Question

An ordinary (fair) die is a cube with the numbers 1 through 6 on the sides (represented by painted spots). Imagine that such a die is rolled twice in succession and that the face values of the two rolls are added together. This sum is recorded as the outcome of a single trial of a random experiment. Compute the probability of each of the following events: Event A : The sum is greater than 6 . Event B : The sum is divisible by 2 or 5 (or both).

Answer 1

This would be a Normal Distribution. There are 36 possible outcomes, with numbers that can be {2,...,12}, distributed {1,2,3,4,5,6,5,4,3,2,1}. You can figure this out manually (since there aren't that many possibilities) by counting the number of possibilities that are 6 or less then subtracting 1 from the fraction.

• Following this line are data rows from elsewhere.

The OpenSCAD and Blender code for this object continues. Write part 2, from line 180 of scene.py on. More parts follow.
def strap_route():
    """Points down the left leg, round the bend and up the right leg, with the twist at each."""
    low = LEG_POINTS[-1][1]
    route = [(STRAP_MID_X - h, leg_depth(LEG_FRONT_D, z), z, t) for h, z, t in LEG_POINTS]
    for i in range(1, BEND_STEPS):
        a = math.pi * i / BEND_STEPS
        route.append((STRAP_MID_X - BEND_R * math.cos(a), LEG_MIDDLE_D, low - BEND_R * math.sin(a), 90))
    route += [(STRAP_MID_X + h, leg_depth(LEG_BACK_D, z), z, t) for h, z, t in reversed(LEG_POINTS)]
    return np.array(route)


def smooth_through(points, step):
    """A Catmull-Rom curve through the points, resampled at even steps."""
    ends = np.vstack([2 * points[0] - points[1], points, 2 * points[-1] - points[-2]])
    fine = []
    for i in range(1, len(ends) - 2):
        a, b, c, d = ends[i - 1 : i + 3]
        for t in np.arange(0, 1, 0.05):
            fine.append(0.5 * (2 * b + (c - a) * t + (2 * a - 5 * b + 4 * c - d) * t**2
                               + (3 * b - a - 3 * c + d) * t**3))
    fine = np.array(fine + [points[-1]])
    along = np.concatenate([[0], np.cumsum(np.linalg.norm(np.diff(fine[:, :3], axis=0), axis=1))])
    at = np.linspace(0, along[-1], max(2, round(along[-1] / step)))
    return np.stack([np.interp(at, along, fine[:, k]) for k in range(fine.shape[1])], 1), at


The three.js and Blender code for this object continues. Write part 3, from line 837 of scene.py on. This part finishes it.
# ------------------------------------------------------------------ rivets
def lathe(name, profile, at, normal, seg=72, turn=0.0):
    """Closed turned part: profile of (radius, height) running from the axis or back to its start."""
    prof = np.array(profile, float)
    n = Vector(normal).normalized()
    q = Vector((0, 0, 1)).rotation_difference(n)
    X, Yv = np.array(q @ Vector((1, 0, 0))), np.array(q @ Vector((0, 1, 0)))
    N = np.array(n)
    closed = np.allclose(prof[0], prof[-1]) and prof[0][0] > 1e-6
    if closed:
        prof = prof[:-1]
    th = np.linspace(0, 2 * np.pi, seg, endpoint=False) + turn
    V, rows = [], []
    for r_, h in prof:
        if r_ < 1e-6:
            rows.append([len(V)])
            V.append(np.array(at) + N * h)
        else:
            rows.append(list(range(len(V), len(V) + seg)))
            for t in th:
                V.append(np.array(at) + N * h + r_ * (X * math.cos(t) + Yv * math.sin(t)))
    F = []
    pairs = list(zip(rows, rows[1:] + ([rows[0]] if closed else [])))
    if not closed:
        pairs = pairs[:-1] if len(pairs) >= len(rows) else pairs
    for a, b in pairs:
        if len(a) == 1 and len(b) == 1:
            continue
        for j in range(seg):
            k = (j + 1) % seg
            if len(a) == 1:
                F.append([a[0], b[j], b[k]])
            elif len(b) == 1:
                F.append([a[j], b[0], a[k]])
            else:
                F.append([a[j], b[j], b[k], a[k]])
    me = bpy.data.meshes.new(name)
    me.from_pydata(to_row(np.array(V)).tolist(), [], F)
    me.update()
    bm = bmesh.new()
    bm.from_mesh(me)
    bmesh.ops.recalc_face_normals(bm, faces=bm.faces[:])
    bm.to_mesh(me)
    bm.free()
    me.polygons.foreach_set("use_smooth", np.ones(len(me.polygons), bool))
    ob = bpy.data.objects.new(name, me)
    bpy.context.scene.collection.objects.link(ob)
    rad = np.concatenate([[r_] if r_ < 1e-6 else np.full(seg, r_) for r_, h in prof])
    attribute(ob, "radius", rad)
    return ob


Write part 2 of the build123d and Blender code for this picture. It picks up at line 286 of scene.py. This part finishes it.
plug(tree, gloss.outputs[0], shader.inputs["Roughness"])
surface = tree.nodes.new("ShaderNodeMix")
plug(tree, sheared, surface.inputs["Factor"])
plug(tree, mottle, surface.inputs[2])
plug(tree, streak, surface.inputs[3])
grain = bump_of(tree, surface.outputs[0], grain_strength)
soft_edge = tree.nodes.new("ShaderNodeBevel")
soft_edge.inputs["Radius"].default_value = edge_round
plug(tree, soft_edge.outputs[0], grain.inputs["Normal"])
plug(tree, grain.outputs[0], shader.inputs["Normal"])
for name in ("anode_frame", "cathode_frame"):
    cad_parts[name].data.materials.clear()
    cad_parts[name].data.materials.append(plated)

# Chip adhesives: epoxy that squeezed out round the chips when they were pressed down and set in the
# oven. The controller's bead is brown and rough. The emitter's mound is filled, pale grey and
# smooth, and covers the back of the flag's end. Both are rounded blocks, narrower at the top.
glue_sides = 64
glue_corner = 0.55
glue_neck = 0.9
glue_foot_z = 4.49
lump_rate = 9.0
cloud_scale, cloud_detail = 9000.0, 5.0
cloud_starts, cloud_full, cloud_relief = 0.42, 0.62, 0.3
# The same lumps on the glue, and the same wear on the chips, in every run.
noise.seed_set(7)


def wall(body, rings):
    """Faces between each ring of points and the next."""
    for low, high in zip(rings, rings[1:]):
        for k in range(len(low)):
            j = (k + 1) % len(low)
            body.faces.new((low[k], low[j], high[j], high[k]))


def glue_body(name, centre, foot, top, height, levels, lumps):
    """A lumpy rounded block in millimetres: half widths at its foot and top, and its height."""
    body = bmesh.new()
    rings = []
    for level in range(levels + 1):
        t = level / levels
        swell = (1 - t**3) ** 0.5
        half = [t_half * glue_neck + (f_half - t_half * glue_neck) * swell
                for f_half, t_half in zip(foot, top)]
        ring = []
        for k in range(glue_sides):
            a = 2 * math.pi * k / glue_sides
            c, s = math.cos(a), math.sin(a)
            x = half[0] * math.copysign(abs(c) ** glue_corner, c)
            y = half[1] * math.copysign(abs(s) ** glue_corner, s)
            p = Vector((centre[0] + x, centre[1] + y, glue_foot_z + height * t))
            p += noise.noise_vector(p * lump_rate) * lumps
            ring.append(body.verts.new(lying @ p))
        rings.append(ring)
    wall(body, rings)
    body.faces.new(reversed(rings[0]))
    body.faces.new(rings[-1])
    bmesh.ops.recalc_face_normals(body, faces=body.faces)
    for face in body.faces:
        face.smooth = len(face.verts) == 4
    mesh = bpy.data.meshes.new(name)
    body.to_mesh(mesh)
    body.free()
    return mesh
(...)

In this case, the distribution would be {1, 2, 3, 4, 5} which adds up to 15. Therefore, the total number of possibilites that are greater than 6 is equal to 1 - (15/36) = 21/36.

For part B: repeat the last process, only now counting numbers that are divisible by 2 or 5. These numbers are 2 (1), 4 (3), 5 (4), 6 (5), 8 (5), 10 (3), and 12 (1). The number of outcomes now equals 22, so the probability that the total is divisble by 2 or 5 is 22/36.